#### [Exercise goal]
Reply with one number only, the count of lines holding the string "part".

Modeling code records:
[Begin]
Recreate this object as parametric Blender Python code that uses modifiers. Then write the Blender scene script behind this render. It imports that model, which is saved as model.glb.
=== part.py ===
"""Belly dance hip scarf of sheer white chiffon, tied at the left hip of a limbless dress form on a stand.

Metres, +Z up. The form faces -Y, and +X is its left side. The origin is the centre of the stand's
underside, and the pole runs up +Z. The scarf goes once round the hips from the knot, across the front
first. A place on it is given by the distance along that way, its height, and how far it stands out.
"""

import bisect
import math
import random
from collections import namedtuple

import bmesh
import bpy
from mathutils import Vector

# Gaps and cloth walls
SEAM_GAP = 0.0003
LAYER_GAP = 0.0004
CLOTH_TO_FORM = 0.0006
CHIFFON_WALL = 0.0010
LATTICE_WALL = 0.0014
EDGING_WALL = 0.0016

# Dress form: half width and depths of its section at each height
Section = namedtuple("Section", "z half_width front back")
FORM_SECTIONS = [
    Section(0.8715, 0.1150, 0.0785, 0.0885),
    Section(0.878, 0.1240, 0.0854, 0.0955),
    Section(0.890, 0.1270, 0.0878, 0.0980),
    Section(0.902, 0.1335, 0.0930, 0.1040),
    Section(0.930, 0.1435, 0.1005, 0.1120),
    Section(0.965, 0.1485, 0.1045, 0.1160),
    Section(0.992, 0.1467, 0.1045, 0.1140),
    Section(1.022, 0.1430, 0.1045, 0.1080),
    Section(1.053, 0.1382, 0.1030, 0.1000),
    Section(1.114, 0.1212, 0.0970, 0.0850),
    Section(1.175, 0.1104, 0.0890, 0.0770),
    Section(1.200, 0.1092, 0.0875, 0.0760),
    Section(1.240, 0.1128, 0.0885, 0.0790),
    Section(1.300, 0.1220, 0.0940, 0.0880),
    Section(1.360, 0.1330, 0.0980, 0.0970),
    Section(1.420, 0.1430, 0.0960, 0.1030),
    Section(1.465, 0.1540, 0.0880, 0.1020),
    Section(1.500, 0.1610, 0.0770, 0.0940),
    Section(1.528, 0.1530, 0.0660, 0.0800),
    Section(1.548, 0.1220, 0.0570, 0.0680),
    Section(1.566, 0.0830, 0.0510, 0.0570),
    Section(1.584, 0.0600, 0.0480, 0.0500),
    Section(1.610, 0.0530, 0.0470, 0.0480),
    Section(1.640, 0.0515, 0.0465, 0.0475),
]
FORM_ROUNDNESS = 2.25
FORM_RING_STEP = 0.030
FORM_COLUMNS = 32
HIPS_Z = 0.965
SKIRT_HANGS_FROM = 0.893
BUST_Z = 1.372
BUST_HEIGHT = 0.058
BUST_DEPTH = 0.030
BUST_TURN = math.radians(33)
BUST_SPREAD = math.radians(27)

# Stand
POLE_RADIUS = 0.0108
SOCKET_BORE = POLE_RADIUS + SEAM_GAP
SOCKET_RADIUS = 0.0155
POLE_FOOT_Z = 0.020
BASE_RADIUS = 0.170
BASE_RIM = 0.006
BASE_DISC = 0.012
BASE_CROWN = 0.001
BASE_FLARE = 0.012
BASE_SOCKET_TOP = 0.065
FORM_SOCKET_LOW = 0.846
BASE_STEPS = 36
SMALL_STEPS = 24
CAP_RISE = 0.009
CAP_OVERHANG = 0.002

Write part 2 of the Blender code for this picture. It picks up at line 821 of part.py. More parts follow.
[End]
#### [Exercise output]
2